• Written request
Find the line containing "bpy.context.scene.collection.objects.link(empty)", then output it and every line after it through the end of the listing below, exactly as written.

begin Information shown

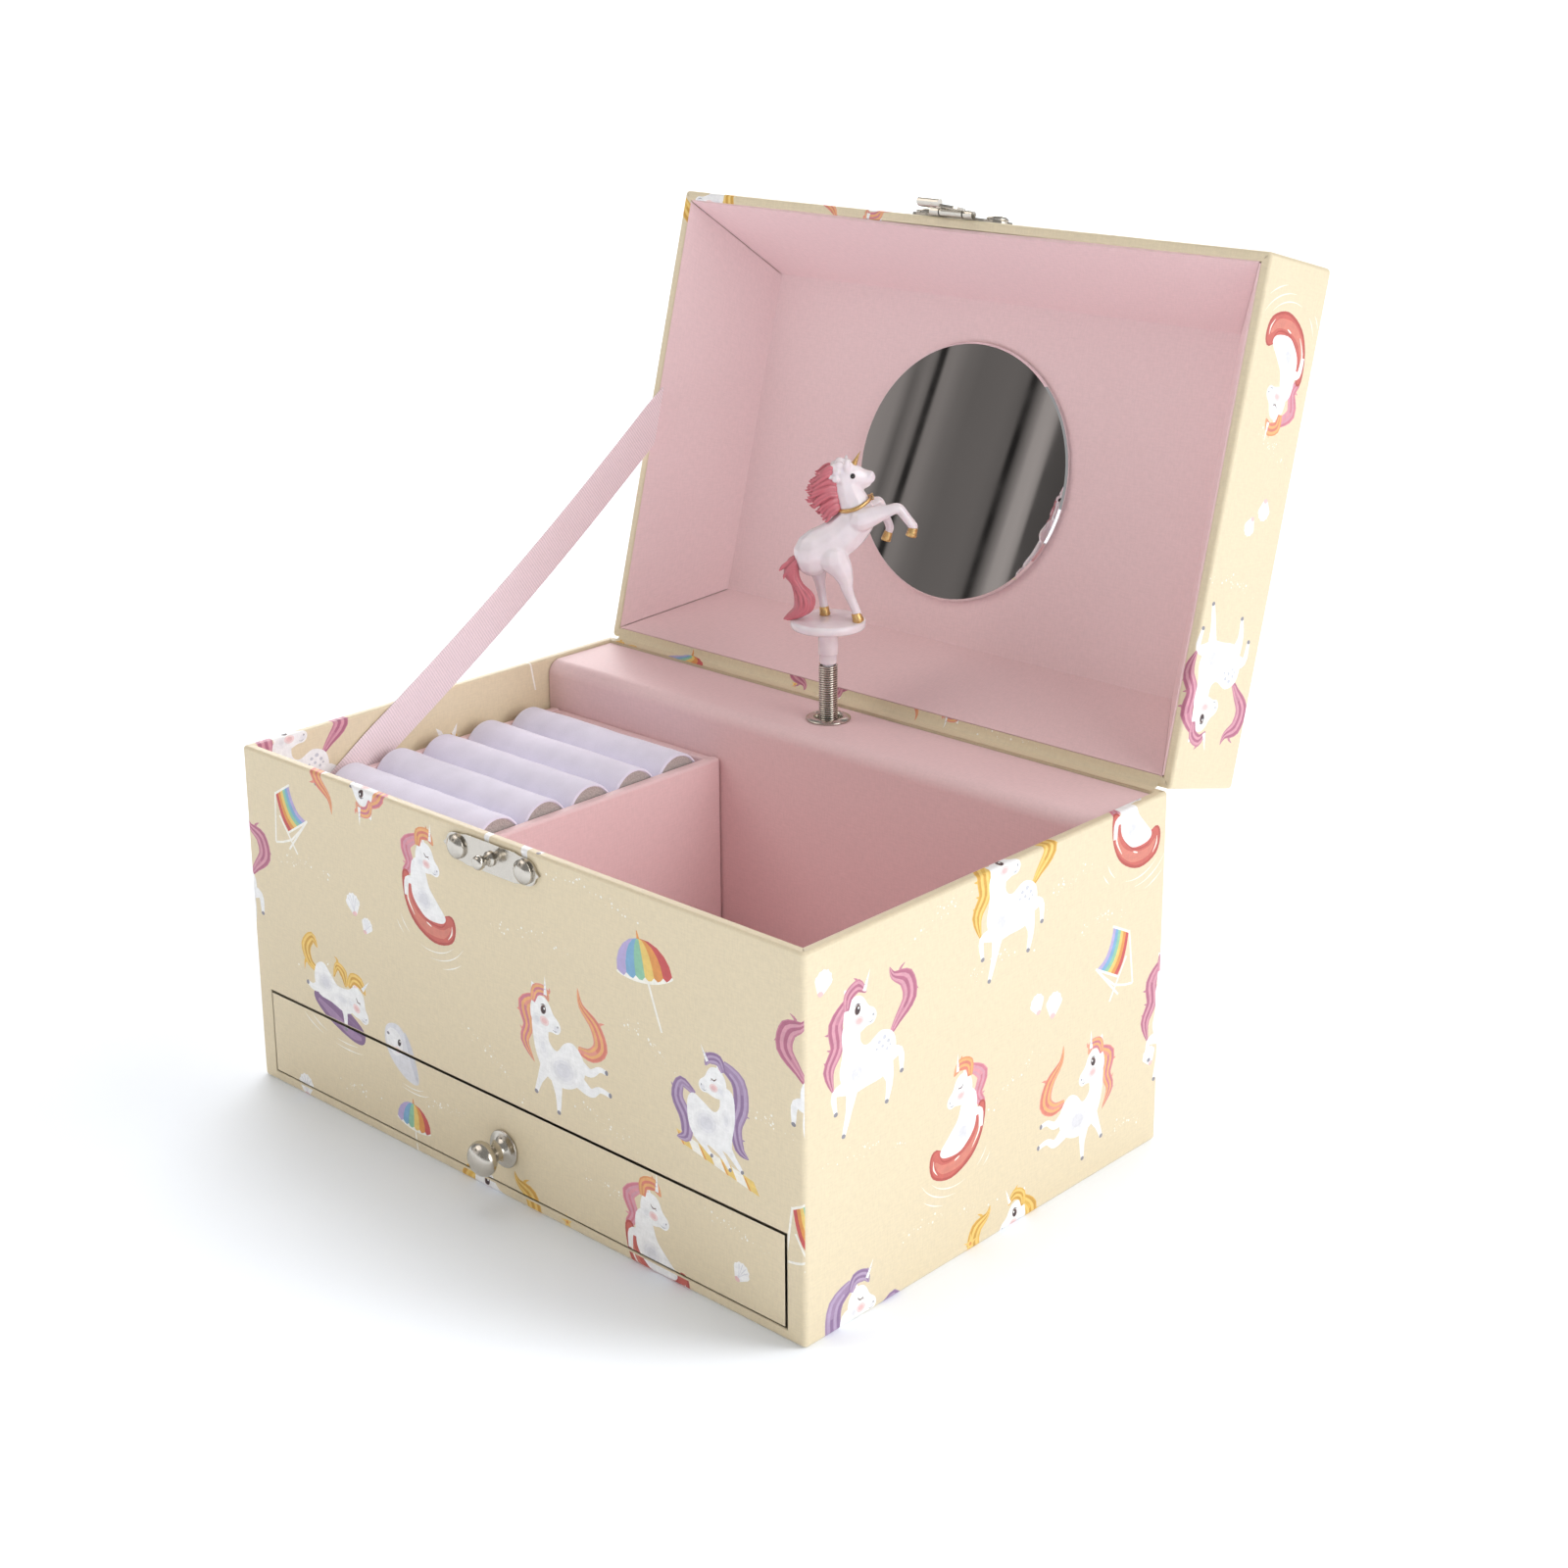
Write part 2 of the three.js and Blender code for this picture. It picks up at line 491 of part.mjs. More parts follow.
// ---------- movement ----------
function addBedplate() {
  const { front, back, left, right, low, high } = BEDPLATE;
  const plate = box(left, right, front, back, low, high);
  const footFlange = box(2, 18, 41, front + 1, low, low + FLANGE);
  const headFlange = box(-6, 31.4, 43, front + 1, high - FLANGE, high);
  const spindleLug = box(-5, 2.6, 44.5, front + 1, TRAIN.low - 3.6, TRAIN.low - 1.6);
  const governorLug = box(17.5, 23.2, 47.1, front + 1, TRAIN.low - 3.6, TRAIN.low - 1.6);
  const fanBracket = box(26.2, 31.4, 42, 43.4, FAN.z - 2.2, high);
  const combPedestal = box(29, 35, DRUM.y + 0.5, front + 1, DRUM.low, DRUM.high + 1.5);
  const arborHole = at(alongY(rod(2.2, front - 2, back + 2)), BARREL.x, 0, BARREL.z);
  const bearing = (x, y, radius, z) => at(rod(radius, z - 2, z + FLANGE + 2, 12), x, y);
  const made = cut(
    join(plate, footFlange, headFlange, combPedestal, spindleLug, governorLug, fanBracket),
    arborHole,
    bearing(SPINDLE.x, SPINDLE.y, SPINDLE.radius + GAP, high - FLANGE),
    bearing(SPINDLE.x, SPINDLE.y, SPINDLE.radius + GAP, TRAIN.low - 3.6),
    bearing(DRUM.x, DRUM.y, 1.3, high - FLANGE),
    bearing(GOVERNOR.x, GOVERNOR.y, 1.1, high - FLANGE),
    bearing(GOVERNOR.x, GOVERNOR.y, 1.0, TRAIN.low - 3.6),
    bearing(DRUM.x, DRUM.y, 1.3, low),
    at(alongY(rod(0.8, 41, 56, 12)), FAN.x, 0, FAN.z),
  );
  add("movement_bedplate", made, steel);
}

// Eighteen teeth, cut by slots into a steel plate that reaches from its pedestal to the drum.
function addComb() {
  const teeth = 18;
  const tip = DRUM.x + DRUM.radius + 0.4;
  const root_ = 28;
  const right = 35;
  const pitch = (DRUM.high - DRUM.low) / teeth;
  const outline = [[right, DRUM.high], [right, DRUM.low]];
  for (let i = 0; i < teeth; i += 1) {
    const low = DRUM.low + i * pitch;
    outline.push([root_, low + 0.2], [tip, low + 0.2], [tip, low + pitch - 0.3], [root_, low + pitch - 0.3]);
  }
  // Drawn as (x, z), it is extruded towards -Y and set on the drum's axis plane.
  const plate = extruded(outline.reverse(), -0.4, 0.4).rotateX(Math.PI / 2);
  add("movement_comb", at(plate, 0, DRUM.y), steel);
}

function addDrum() {
  const cylinder = rod(DRUM.radius, DRUM.low, DRUM.high, 24);
  const lowerWheel = spurWheel(16, 33.5, 35.5, 0.92);
  const upperWheel = spurWheel(DRUM_TEETH, TRAIN.low, TRAIN.high);
  const arbor = rod(1, BEDPLATE.low + 0.5, BEDPLATE.high - 0.5, 12);
  add("pinned_drum", at(join(cylinder, lowerWheel, upperWheel, arbor), DRUM.x, DRUM.y), brass);
}

function addBarrelAndKey() {
  const barrel = join(
    rod(BARREL.radius, BARREL.low, BARREL.high, 24),
    spurWheel(BARREL.teeth, DRUM.y - 1, DRUM.y + 1, 0.9),
  );
  const bore = rod(1.9, BARREL.low - 1, BARREL.high + 1, 16);
  add("spring_barrel", at(alongY(cut(barrel, bore)), BARREL.x, 0, BARREL.z), brass);
  add("winding_arbor", at(alongY(rod(1.5, 42.5, 70, 12)), BARREL.x, 0, BARREL.z), steel);

  const boss = ring(1.75, 3.6, 61.5, 69.8, 16);
  const wings = new THREE.Shape();
  wings.moveTo(-2.5, 0);
  wings.quadraticCurveTo(-12.5, -1.5, -12.5, 7);
  wings.quadraticCurveTo(-12, 13.5, -6.5, 12.5);
  wings.quadraticCurveTo(-2.5, 11.5, 0, 7);
  wings.quadraticCurveTo(2.5, 11.5, 6.5, 12.5);
  wings.quadraticCurveTo(12, 13.5, 12.5, 7);
  wings.quadraticCurveTo(12.5, -1.5, 2.5, 0);
  // The wings are a flat plate in the plane of the arbor, which passes through a slot in it.
  const plate = extruded(wings, -0.8, 0.8).rotateX(Math.PI / 2).translate(0, 0, 65);
  const clearance = rod(1.75, 60, 70.4, 16);
  const key = join(geometryOf(solid(boss)), cut(plate, clearance));
  add("winding_key", at(alongY(key), BARREL.x, 0, BARREL.z), nickel);
}

// The governor wheel meshes with the drum, and drives a three-start worm whose fan brakes on the air.
function addGovernor() {
  const half = 180 / PINION_TEETH;
  const towards = Math.atan2(GOVERNOR.y - DRUM.y, GOVERNOR.x - DRUM.x);
  const pinion = spurWheel(PINION_TEETH, TRAIN.low, TRAIN.high);
  pinion.rotateZ(meshTurn(towards, half));
  const wheel = spurWheel(WORM_WHEEL_TEETH, TRAIN.high + 0.4, TRAIN.high + 1.9, 0.5);
  const arbor = rod(0.8, TRAIN.low - 3, BEDPLATE.high - 0.5, 12);
  add("governor_wheel", at(join(pinion, wheel, rod(1.2, TRAIN.high - 1, TRAIN.high + 1, 12), arbor), GOVERNOR.x, GOVERNOR.y), brass);

  const worm = rod(1.5, 44, 52, 12);
  const shaft = rod(0.5, 38.4, 55.6, 8);
  const blades = box(-FAN.radius, FAN.radius, -0.25, 0.25, 38.2, 41);
  add("governor_fan", at(alongY(join(worm, shaft, blades)), FAN.x, 0, FAN.z), steel);
}

// How far a pinion turns so that one of its spaces faces the tooth of a wheel in direction towards.
function meshTurn(towards, halfStepDegrees) {
  const wheelStep = (2 * Math.PI) / DRUM_TEETH;
  const toothPhase = towards / wheelStep - Math.floor(towards / wheelStep);
  const pinionStep = THREE.MathUtils.degToRad(2 * halfStepDegrees);
  return towards + Math.PI + pinionStep / 2 + toothPhase * pinionStep;
}

function addSpindle() {
  const towards = Math.atan2(SPINDLE.y - DRUM.y, SPINDLE.x - DRUM.x);
  const pinion = spurWheel(PINION_TEETH, TRAIN.low, TRAIN.high);
  pinion.rotateZ(meshTurn(towards, 180 / PINION_TEETH));
  const shaft = rod(SPINDLE.radius, TRAIN.low - 3.4, BEND_Z, 12);
  const tip = at(new THREE.SphereGeometry(SPINDLE.radius, 12, 8), 0, 0, BEND_Z);
  add("figurine_spindle", at(join(pinion, shaft, tip), SPINDLE.x, SPINDLE.y), brass);
  const coil = ring(SPRING.bore, SPRING.radius, BEND_Z + SPRING.radius + 0.2, SPRING.top, 20);
  add("stem_spring", at(coil, SPINDLE.x, SPINDLE.y), nickel);
}

// The lid's back edge pushes the pin down as it shuts, and the pin's finger then stops the fan.
function addStopPin() {
  const { x, y, radius, top } = STOP_PIN;
  const beam = BEDPLATE.high + 2.5;
  const pin = at(rod(radius, beam, top, 12), x, y);
  const arm = box(x - 0.6, FAN.x + 4.2, y - 0.6, y + 0.6, beam, beam + 1.2);
  const reach = box(FAN.x + 3, FAN.x + 4.2, 39, y + 0.6, beam, beam + 1.2);
  const finger = box(FAN.x + 3, FAN.x + 4.2, 39, 40.2, BEDPLATE.high, beam + 1.2);
  add("stop_pin", join(pin, arm, reach, finger), steel);
}

// ---------- figurine: u is forwards, w is sideways and v is up from the platform ----------
function addPlatform() {
  const { radius, underside, top, stub } = PLATFORM;
  const plug = SPRING.bore - GAP;
  const made = turned([
    [0, SPRING.top - 3], [plug, SPRING.top - 3], [plug, SPRING.top + 0.1], [stub, SPRING.top + 0.1],
    [stub, underside], [radius - 0.4, underside], [radius, underside + 0.5], [radius, top - 0.7],
    [radius - 0.6, top], [0, top],
  ], 32);
  add("figurine_platform", made, whiteResin, figurine);
}

function addUnicorn() {
  const v = PLATFORM.top + 0.05;
  const p = (u, w, up) => [u, w, v + up];
  const pieces = [
    ellipsoid(p(-2.6, 0, 16.4), [5.2, 4.6, 5.1], 0),
    ellipsoid(p(2.4, 0, 19.8), [6.0, 4.4, 4.8], -42),
    ellipsoid(p(6.6, 0, 24.2), [4.5, 4.0, 4.6], 0),
    limb(p(6.5, 0, 25.6), p(4.5, 0, 33.4), 3.9, 3.1, 8),
    ellipsoid(p(4.4, 0, 34.7), [3.4, 2.8, 3.3], 0),
    limb(p(6.2, 0, 34.6), p(9.6, 0, 34.4), 2.6, 1.7, 8),
    ellipsoid(p(2.8, 0, 37.2), [2.4, 2.0, 1.9], 0),
    limb(p(6.1, 0, 37.2), p(7.7, 0, 41.0), 0.75, 0.25, 6),
    limb(p(4.4, 1.7, 36.6), p(4.5, 2.3, 39.2), 0.95, 0.4, 6),
    limb(p(4.4, -1.7, 36.6), p(4.5, -2.3, 39.2), 0.95, 0.4, 6),
  ];
  // A leg is a chain of limbs down to its hoof: each joint is [u, w, up, radius].
  const leg = (...joints) => {
    for (let i = 1; i < joints.length; i += 1) {
      const [a, b] = [joints[i - 1], joints[i]];
      pieces.push(limb(p(...a.slice(0, 3)), p(...b.slice(0, 3)), a[3], b[3]));
    }
  };
  leg([7.6, -2.3, 24.8, 2.8], [16.2, -3.0, 27.3, 1.4], [20.0, -2.9, 23.2, 1.15], [19.5, -2.9, 20.9, 1.2]);
  leg([7.8, 2.2, 25.2, 2.7], [12.2, 3.0, 27.6, 1.4], [14.8, 3.0, 21.6, 1.05], [13.9, 3.0, 18.6, 1.15]);
  leg([1.4, -2.4, 15.2, 3.5], [3.9, -3.0, 10.4, 1.95], [4.3, -3.1, 8.4, 1.45], [7.0, -3.1, 1.3, 1.15]);
  leg([-3.0, 2.4, 14.0, 3.3], [-2.0, 3.0, 9.2, 1.5], [-1.6, 3.1, 6.6, 1.15], [-0.7, 3.1, 1.2, 1.15]);
  const whole = pieces.map(solid).reduce((a, b) => a.add(b));
  const below = solid(box(-30, 30, -30, 30, v - 20, v));
  const neckHair = solid(maneShape(0.3));
  const tailHair = solid(tailShape(0.3));
  const body = whole.subtract(below).subtract(neckHair).subtract(tailHair);
  add("unicorn_body", geometryOf(largest(body)), whiteResin, figurine);
  add("unicorn_mane", maneShape(0), pinkResin, figurine);
  add("unicorn_tail", tailShape(0), pinkResin, figurine);
}

const largest = (made) =>
  made.decompose().reduce((a, b) => (a.volume() > b.volume() ? a : b));

// Hair that stands back from the neck. Grown by spare, it makes room for itself in the body.
function maneShape(spare) {
  const v = PLATFORM.top;
  return join(
    ellipsoid([-1.2, 0, v + 34.2], [3.6 + spare, 2.4 + spare, 3.3 + spare], 0),
    ellipsoid([-1.9, 0, v + 30.6], [4.3 + spare, 2.6 + spare, 4.0 + spare], 0),
    ellipsoid([-0.4, 0, v + 27.2], [3.4 + spare, 2.2 + spare, 3.1 + spare], 0),
  );
}

function tailShape(spare) {
  const v = PLATFORM.top + 0.4;
  const curl = [
    [-6.8, 14.4, 1.5], [-8.8, 13.0, 1.9], [-7.9, 9.0, 1.4], [-5.7, 5.4, 2.2], [-6.3, 2.4, 2.2], [-8.5, 1.2, 1.1],
  ];
  const parts = [];
  for (let i = 1; i < curl.length; i += 1) {
    const [a, b] = [curl[i - 1], curl[i]];
    parts.push(limb([a[0], 0, v + a[1]], [b[0], 0, v + b[1]], a[2] + spare, b[2] + spare));
  }
  const start = new THREE.SphereGeometry(curl[0][2] + spare, 8, 6);
  parts.push(start.translate(curl[0][0], 0, v + curl[0][1]));
  return join(...parts);
}

// ---------- cloth pieces that join the lid to the case ----------
// A flat grosgrain strip beside the left walls, from inside the case to inside the lid.
function addRibbon() {
  const open = THREE.MathUtils.degToRad(OPEN_ANGLE);
  const lidPoint = (reach, rise) => [
    HINGE_Y - reach * Math.cos(open) + rise * Math.sin(open),
    HINGE_Z + reach * Math.sin(open) + rise * Math.cos(open),
  ];
  const [y0, z0] = [-24.5, 75.5];
  const [y1, z1] = lidPoint(RIBBON.reach, 0);
  const along = Math.hypot(y1 - y0, z1 - z0);
  const [dy, dz] = [(y1 - y0) / along, (z1 - z0) / along];
  const tuck = 19;
  const tail = 12;
  const half = RIBBON.width / 2;
  const corner = (s, side) => [y0 + dy * s - dz * side * half, z0 + dz * s + dy * side * half];
  const outline = [corner(-tuck, -1), corner(along + tail, -1), corner(along + tail, 1), corner(-tuck, 1)];
  const strip = extruded(outline, RIBBON.x - RIBBON.thickness / 2, RIBBON.x + RIBBON.thickness / 2);
  // Drawn as (y, z) and extruded along x.
  strip.applyMatrix4(
    new THREE.Matrix4().makeBasis(
      new THREE.Vector3(0, 1, 0),
      new THREE.Vector3(0, 0, 1),
      new THREE.Vector3(1, 0, 0),
    ),
  );
  add("stay_ribbon", strip, ribbonCloth);
}

addCase();
addDrawer();
addInsert();
addCover();
addLatch();
addLid();
addHasp();
addBedplate();
addComb();
addDrum();
addBarrelAndKey();
addGovernor();
addSpindle();
addStopPin();
addPlatform();
addUnicorn();
addRibbon();

export default root;
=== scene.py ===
import math
import random

import bmesh
import bpy
import numpy as np
from mathutils import Matrix, Vector, geometry


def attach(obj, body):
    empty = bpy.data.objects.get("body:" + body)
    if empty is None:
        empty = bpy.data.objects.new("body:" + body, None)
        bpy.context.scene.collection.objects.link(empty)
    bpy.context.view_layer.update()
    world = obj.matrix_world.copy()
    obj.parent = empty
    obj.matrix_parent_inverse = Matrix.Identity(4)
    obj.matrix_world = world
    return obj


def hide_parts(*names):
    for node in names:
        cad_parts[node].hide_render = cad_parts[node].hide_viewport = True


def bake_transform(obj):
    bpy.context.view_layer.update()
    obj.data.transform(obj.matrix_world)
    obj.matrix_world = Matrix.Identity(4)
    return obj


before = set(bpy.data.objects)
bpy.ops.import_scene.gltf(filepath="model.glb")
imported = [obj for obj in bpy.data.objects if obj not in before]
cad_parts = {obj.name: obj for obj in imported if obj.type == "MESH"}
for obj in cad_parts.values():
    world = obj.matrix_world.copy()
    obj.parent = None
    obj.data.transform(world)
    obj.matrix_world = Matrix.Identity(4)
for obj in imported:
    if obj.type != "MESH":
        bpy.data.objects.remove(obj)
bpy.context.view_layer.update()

MM = 0.001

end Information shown

• The solution
        bpy.context.scene.collection.objects.link(empty)
    bpy.context.view_layer.update()
    world = obj.matrix_world.copy()
    obj.parent = empty
    obj.matrix_parent_inverse = Matrix.Identity(4)
    obj.matrix_world = world
    return obj


def hide_parts(*names):
    for node in names:
        cad_parts[node].hide_render = cad_parts[node].hide_viewport = True


def bake_transform(obj):
    bpy.context.view_layer.update()
    obj.data.transform(obj.matrix_world)
    obj.matrix_world = Matrix.Identity(4)
    return obj


before = set(bpy.data.objects)
bpy.ops.import_scene.gltf(filepath="model.glb")
imported = [obj for obj in bpy.data.objects if obj not in before]
cad_parts = {obj.name: obj for obj in imported if obj.type == "MESH"}
for obj in cad_parts.values():
    world = obj.matrix_world.copy()
    obj.parent = None
    obj.data.transform(world)
    obj.matrix_world = Matrix.Identity(4)
for obj in imported:
    if obj.type != "MESH":
        bpy.data.objects.remove(obj)
bpy.context.view_layer.update()

MM = 0.001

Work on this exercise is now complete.